Why not use cats.data.NonEmptyList? Because it is not standard-library idiomatic and tends to push you deeper into the cats ecosystem than you actually need to, here are a few examples:

• cats.data.NonEmptyList doesn’t have a foreach(f: x => Unit): Unit method
• conversions to NonEmptySet or NonEmptyMap require cats.kernel.Order instances because they are sorted implementations (unlike the base standard library Set and Map types)
• and so on…

I think writing “plumbering” code to convert from/to standard library types whenever I need it pollutes the domain logic expressed in the code. I also want utility types that solve my problem without requiring me to adapt a significant part of the codebase.

org.scalactic.anyvals.NonEmptyList/Set/Map are closer to what I need and integrates better with standard library code thanks to implicit conversions, but Scalactic is not really popular so third-party libraries never provide typeclasses for these types.

I don’t have much experience with zio.prelude, it also provides implicit conversions to integrate with standard library code, but it is not free of zio-ism and it feels heavy to bring zio and zio-streams dependencies just for a NonEmptyList type when you are not using ZIO effects.

On a different subject, built-in traverse utilities for standard library types like Either and Option would also be helpful (like Future.sequence).

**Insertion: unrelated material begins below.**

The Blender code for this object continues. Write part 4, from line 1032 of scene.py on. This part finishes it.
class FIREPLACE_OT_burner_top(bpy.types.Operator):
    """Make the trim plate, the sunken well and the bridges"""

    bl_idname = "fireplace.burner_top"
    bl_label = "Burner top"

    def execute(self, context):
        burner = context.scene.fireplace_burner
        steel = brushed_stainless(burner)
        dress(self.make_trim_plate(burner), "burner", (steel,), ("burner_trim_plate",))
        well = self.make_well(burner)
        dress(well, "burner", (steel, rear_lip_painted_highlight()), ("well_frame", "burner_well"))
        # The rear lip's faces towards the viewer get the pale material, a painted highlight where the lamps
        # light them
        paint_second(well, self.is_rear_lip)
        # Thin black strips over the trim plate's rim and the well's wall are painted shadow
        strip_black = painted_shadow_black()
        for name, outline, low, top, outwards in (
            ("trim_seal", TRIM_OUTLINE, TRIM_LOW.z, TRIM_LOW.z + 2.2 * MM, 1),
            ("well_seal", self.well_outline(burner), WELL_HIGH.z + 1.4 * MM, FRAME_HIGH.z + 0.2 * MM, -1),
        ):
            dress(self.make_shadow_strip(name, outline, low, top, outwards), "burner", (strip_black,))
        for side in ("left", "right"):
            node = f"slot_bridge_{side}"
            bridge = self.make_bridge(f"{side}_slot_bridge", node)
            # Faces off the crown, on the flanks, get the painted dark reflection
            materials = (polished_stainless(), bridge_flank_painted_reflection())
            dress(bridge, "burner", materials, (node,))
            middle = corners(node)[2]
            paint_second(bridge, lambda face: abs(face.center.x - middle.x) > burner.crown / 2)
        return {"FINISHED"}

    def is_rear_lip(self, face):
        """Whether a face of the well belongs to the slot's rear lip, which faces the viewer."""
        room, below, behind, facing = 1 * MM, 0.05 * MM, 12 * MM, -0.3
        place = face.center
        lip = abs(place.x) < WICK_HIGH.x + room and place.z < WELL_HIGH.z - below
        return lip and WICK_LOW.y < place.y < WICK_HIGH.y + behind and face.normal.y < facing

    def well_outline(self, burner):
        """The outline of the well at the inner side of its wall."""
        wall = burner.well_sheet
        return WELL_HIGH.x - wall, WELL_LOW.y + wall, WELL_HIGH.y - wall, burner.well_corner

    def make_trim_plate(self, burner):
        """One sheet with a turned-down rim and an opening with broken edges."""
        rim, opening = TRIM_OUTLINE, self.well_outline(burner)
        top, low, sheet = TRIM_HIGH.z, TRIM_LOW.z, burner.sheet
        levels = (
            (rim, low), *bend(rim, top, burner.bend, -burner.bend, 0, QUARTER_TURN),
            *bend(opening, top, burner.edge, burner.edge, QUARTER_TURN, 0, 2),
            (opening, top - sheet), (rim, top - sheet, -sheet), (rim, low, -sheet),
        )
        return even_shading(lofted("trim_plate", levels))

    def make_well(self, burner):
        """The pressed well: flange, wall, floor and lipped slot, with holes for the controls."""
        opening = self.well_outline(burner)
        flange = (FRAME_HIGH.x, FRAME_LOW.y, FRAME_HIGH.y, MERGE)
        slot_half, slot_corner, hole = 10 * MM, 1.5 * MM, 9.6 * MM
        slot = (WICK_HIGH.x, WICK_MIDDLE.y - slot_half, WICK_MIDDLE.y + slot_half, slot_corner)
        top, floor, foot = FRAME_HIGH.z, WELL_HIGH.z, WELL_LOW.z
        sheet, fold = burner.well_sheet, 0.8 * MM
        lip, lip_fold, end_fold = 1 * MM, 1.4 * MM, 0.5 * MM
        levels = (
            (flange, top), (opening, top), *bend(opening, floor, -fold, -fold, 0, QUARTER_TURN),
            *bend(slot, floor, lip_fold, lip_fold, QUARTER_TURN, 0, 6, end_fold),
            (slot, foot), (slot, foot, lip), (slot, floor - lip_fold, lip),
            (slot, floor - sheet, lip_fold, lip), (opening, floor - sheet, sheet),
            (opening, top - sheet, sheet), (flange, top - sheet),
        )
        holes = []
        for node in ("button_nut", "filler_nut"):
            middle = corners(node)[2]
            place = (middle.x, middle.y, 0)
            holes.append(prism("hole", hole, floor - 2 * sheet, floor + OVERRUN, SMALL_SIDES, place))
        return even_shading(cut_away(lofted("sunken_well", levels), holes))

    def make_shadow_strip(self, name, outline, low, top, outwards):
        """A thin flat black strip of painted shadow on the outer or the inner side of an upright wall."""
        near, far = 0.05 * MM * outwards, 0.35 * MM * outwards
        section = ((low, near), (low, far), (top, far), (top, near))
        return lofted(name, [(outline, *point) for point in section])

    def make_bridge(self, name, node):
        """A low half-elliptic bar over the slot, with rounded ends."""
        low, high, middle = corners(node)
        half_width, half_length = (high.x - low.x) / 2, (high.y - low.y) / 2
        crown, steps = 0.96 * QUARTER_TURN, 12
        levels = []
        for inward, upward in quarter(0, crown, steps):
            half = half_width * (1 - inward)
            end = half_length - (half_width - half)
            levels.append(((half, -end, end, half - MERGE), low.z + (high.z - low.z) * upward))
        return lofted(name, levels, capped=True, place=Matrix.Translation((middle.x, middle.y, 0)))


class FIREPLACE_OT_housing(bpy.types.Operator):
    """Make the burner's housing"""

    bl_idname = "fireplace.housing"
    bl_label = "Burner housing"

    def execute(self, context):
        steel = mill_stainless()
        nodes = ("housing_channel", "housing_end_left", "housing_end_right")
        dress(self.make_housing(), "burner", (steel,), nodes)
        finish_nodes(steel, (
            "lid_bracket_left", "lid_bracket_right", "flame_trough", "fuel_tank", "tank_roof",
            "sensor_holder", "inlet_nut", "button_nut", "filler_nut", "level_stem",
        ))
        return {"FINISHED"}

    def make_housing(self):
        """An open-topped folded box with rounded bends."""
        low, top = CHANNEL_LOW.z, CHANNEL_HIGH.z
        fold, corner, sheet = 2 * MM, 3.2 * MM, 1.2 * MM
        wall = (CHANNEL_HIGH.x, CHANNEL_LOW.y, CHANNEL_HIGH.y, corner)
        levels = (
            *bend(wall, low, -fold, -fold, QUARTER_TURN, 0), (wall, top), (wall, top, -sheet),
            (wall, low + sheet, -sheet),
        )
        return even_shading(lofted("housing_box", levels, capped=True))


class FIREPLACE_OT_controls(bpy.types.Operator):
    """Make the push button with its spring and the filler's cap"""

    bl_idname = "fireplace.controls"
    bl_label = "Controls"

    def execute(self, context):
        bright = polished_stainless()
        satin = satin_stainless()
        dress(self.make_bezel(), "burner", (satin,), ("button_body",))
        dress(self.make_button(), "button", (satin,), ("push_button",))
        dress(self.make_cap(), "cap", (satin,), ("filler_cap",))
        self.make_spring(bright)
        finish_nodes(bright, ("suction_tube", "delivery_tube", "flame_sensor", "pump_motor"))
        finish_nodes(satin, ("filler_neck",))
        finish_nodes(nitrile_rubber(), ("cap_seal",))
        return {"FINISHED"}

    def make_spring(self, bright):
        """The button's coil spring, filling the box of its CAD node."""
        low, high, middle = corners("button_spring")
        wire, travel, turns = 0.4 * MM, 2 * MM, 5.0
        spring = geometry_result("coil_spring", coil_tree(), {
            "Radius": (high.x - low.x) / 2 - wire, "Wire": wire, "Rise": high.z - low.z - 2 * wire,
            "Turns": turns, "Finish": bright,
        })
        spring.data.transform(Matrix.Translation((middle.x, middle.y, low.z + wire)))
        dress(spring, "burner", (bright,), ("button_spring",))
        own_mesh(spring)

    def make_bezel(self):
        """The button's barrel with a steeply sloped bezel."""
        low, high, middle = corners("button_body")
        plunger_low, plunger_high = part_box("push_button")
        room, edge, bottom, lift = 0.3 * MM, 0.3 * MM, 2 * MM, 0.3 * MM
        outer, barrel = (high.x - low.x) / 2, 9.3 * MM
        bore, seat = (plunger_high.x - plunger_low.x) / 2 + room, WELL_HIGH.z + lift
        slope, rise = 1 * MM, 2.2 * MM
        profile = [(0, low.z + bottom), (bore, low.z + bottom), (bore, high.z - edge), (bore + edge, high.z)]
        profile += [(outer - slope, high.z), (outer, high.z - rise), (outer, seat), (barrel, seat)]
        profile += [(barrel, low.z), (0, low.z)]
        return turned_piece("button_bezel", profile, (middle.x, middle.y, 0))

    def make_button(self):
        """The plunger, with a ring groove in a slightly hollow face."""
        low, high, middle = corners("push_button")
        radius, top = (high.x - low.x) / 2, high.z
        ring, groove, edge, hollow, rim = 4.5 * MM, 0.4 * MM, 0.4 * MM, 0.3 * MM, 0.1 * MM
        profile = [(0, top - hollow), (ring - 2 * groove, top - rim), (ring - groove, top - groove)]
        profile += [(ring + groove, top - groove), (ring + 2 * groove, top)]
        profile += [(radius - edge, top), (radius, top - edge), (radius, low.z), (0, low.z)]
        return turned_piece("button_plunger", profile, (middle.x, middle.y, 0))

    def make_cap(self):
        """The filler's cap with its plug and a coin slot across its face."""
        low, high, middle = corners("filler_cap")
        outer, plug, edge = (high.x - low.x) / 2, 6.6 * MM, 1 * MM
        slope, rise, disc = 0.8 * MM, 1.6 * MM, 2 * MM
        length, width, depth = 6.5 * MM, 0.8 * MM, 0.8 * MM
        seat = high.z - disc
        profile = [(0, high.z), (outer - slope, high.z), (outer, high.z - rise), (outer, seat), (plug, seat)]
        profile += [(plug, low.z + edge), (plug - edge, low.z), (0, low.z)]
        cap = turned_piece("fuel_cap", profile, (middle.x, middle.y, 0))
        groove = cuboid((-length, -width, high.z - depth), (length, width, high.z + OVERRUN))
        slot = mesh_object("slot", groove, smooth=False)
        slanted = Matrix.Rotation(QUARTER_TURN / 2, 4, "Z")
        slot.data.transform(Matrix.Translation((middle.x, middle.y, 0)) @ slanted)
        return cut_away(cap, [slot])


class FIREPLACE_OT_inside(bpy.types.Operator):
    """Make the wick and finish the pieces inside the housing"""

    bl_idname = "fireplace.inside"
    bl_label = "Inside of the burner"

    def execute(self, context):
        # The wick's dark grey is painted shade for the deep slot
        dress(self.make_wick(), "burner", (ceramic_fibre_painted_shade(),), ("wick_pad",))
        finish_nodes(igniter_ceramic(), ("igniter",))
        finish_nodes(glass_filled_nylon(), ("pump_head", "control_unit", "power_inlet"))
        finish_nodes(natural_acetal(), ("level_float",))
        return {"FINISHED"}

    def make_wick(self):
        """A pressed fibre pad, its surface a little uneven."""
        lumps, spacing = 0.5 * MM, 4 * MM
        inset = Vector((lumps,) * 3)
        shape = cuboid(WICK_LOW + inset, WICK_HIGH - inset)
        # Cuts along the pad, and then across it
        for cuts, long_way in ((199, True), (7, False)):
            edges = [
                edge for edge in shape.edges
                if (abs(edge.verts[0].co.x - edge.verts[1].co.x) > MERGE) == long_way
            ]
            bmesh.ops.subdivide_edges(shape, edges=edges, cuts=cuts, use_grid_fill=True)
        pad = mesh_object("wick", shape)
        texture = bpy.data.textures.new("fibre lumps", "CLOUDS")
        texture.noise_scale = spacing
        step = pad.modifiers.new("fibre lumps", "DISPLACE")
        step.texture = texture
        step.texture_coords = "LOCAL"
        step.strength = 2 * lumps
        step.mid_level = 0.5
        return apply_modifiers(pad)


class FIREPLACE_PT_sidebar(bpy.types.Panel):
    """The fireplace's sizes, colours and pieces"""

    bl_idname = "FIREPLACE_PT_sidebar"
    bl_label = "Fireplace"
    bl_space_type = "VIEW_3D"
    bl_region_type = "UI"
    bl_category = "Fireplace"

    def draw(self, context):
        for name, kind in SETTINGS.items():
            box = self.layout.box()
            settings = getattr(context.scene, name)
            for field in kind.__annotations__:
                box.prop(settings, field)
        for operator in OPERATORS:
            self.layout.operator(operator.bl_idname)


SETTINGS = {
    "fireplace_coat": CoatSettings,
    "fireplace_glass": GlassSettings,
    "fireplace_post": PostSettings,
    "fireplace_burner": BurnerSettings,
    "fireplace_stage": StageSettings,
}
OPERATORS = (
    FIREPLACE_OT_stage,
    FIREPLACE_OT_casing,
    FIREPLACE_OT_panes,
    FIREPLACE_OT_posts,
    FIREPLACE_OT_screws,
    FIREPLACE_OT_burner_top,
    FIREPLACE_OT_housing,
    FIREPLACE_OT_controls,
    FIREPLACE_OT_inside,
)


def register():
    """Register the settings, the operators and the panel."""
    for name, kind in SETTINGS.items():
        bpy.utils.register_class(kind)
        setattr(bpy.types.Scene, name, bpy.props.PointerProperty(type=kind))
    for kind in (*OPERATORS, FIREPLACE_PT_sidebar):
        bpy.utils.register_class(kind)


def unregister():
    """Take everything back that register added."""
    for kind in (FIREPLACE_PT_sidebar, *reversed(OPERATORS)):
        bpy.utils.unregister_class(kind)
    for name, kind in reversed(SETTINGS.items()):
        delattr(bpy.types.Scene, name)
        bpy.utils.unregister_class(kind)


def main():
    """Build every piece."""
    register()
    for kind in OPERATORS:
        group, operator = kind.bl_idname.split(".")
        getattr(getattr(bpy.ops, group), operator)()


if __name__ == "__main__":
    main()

EDIT : Forgot to add that while implicit conversions may help, it would be way more convenient to have NonEmptySeq/Set/Map types be sub-types of Seq/Set/Map.

Huge +1 for all that

I’m going to offer a counterpoint here, even though I sometimes also prefer the simplicity of iterators:

intermediary views are hard to pass around.

I don’t get what’s hard to pass around in views (seems as hard as an iterator)

and they are inefficient if used multiple times.

That is true, but iterators can have undefined behavior if used multiple times. So I think the performance issues are still worth it.

I would argue that one should always use views unless the underlying collection cannot be kept in memory.